Reporting and analytics. Humans still need to understand trends, set strategy, and make judgment calls. The reporting layer survives because it serves human cognition, not human labor.

Everything else? Automated. The agent doesn’t need a pretty form to fill in a field. It needs an endpoint.

How to Build for Agents Today

This isn’t a future prediction. You can start now:

  1. Make your API the product. If your API is an afterthought bolted onto your UI, you’re building for yesterday. Design the API first, build the UI on top of it (if at all).

  2. Add CLI wrappers to every service. A thin CLI that wraps your API calls and outputs JSON. It takes a day to build and makes your entire service agent-accessible.

  3. Return structured responses. Every endpoint should return machine-parseable data. If an agent has to scrape HTML to use your product, you’ve already lost.

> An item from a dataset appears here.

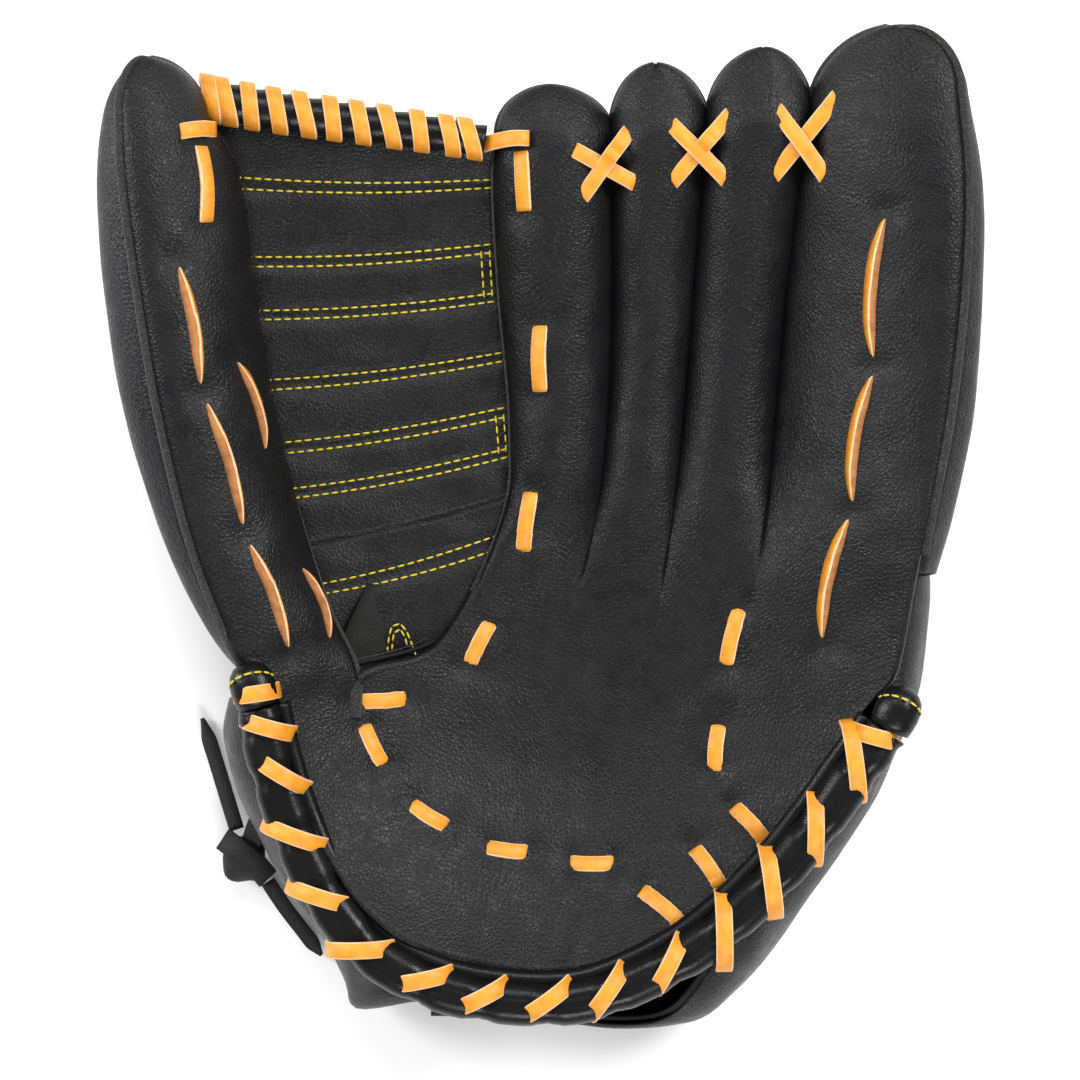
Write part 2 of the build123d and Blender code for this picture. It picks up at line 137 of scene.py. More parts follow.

  4. Design for composability. Small, stateless, pipeable operations. An agent should be able to chain list-users | filter-active | export-csv without reading your docs.

  5. Expose tool descriptions. Whether it’s MCP-compatible schemas, OpenAPI specs, or just good --help text — make your tools discoverable by agents.

  6. Keep decision screens for humans. Don’t eliminate UI. Eliminate unnecessary UI. If a screen exists to automate a routine task, the agent should handle it. If it exists for judgment, keep it.

The Market Has Already Voted

The AI agents market hit $5.4 billion in 2024 with a projected 45.8% CAGR through 2030. Stripe, Salesforce, OpenAI, and Microsoft are all shipping agent-first interfaces. The per-seat SaaS pricing model is dying — agents don’t buy seats.

The companies that win the next decade won’t be the ones with the prettiest dashboards. They’ll be the ones whose APIs are so clean, so composable, and so well-documented that an agent can integrate with them in seconds.

Your next million users won’t have screens. Build for them.